The verses above are ones that Lutherans have loved and are ones that stand at the core of how we practice our faith together. They are from a story about two people walking to Emmaus and on their way they encounter a stranger. They detail to him all the events of Holy Week – the arrest and death of Jesus, his burial in the tomb, and rumors that he is risen. The man walking with them listens intently, asking a few questions to clarify the events as the two disciples talk to him.

It gets late and it is time to stop for the night and to find an evening meal. The two men impress on the stranger to stay with them – they have enjoyed his company and want more of it. And as they eat their meal, the stranger (Jesus) took bread, blessed and broke it and gave it to them. It is in the breaking of the bread that they recognize the man for who he is – the risen Jesus.

Each Sunday when we gather, we come like the two men on the road. Like them we are on life’s journey. We have heard the stories of Jesus’ life, death and resurrection. But the events of each week mean that we may still live more like Jesus is dead than alive. It is easy to get caught up in the issues of the world, work and family and lose sight of the risen Christ. We may even come wondering if he’s even alive at all.
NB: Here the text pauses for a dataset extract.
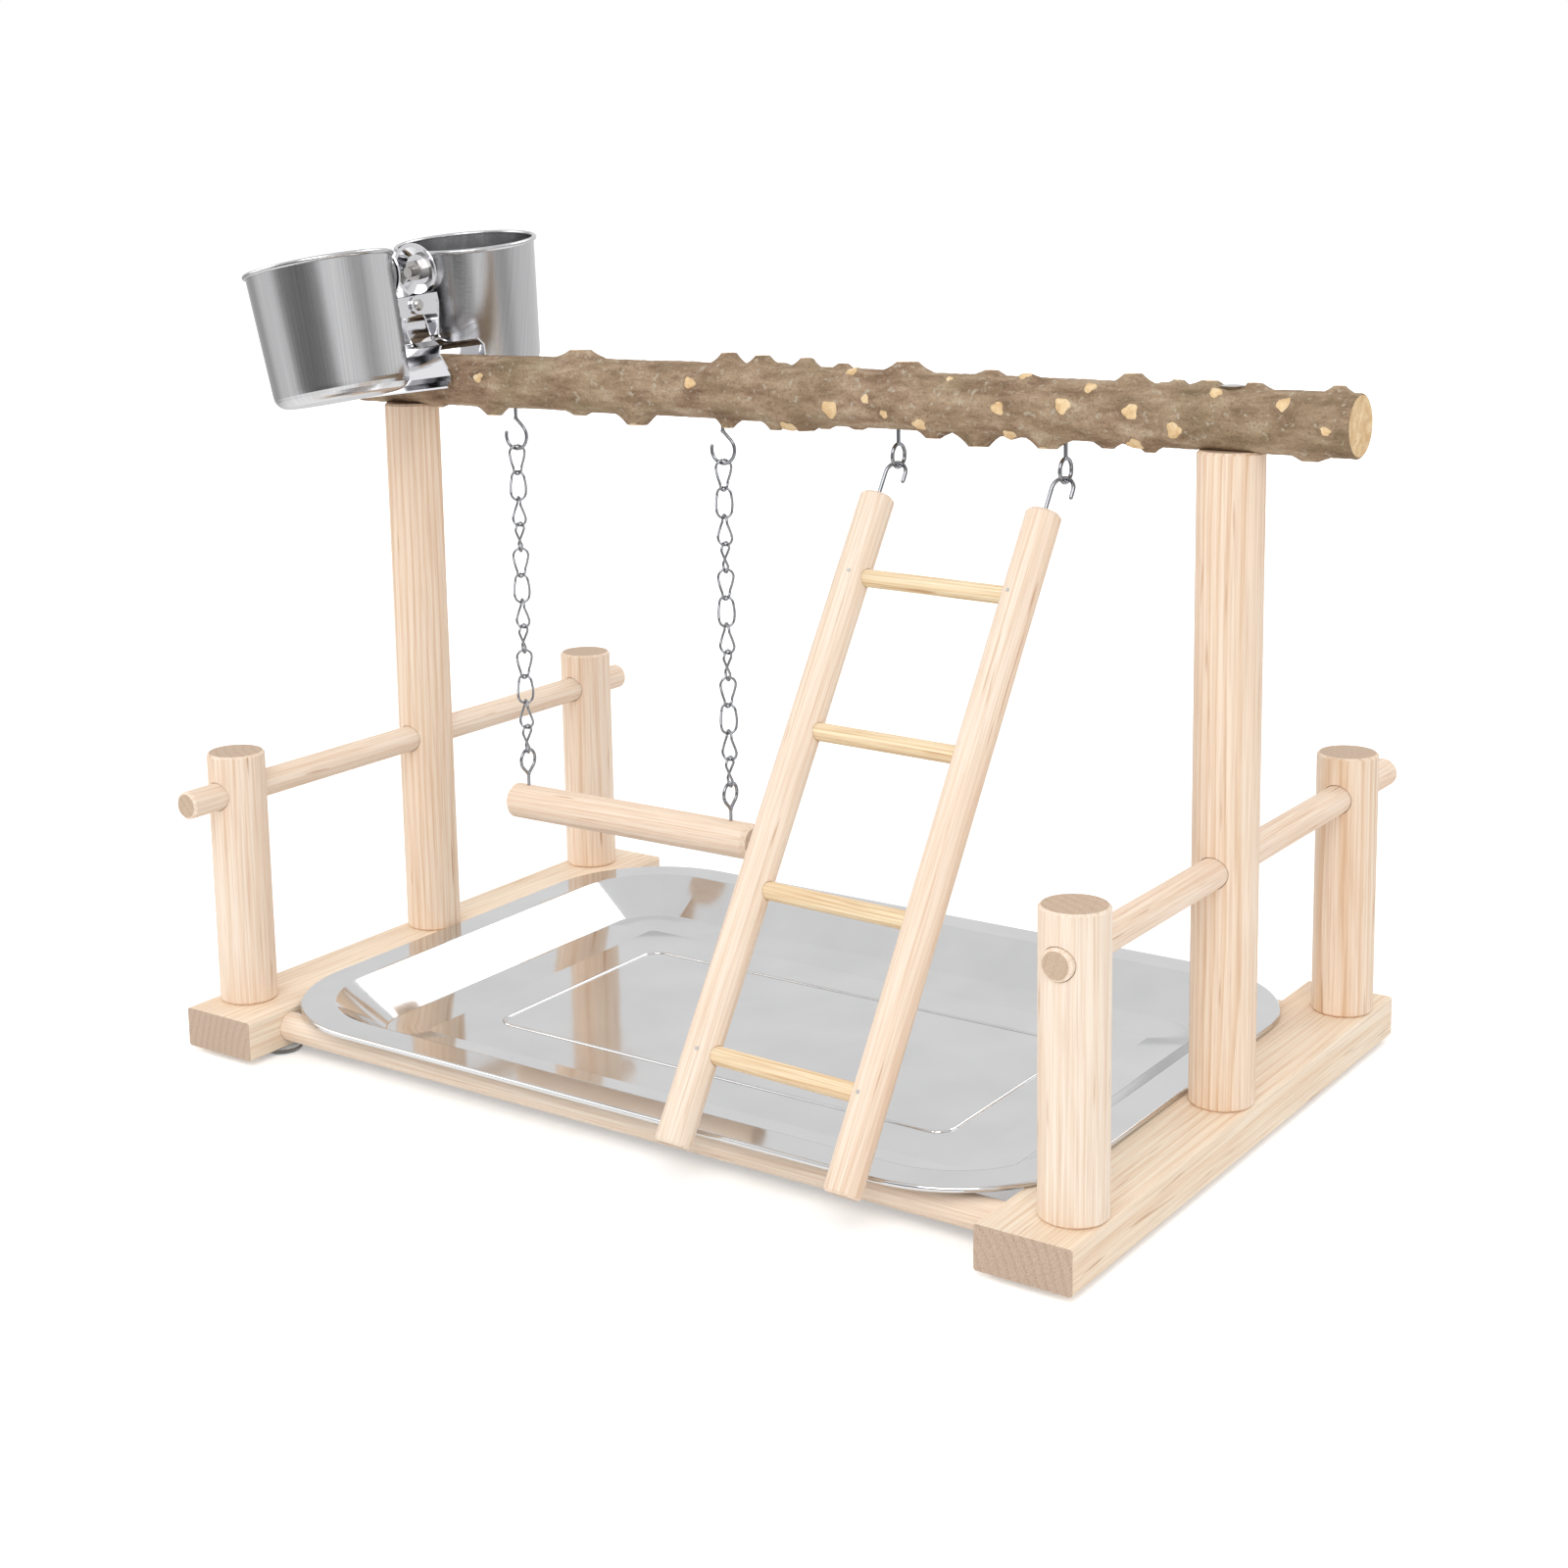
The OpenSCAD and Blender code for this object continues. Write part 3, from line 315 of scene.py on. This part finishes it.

But when we break bread and share this simple thing, in the midst of this we recognize Jesus. He is with us all the time but we often fail to recognize him. But as we eat the bread and drink from the cup we hear these words, “The body of Christ given for you.” and “The blood of Christ shed for you.” Jesus is with us. Our lives are put back in focus. So each week, take time to gather and “take and eat.” In so doing, you will renew your connection to the crucified and risen Christ.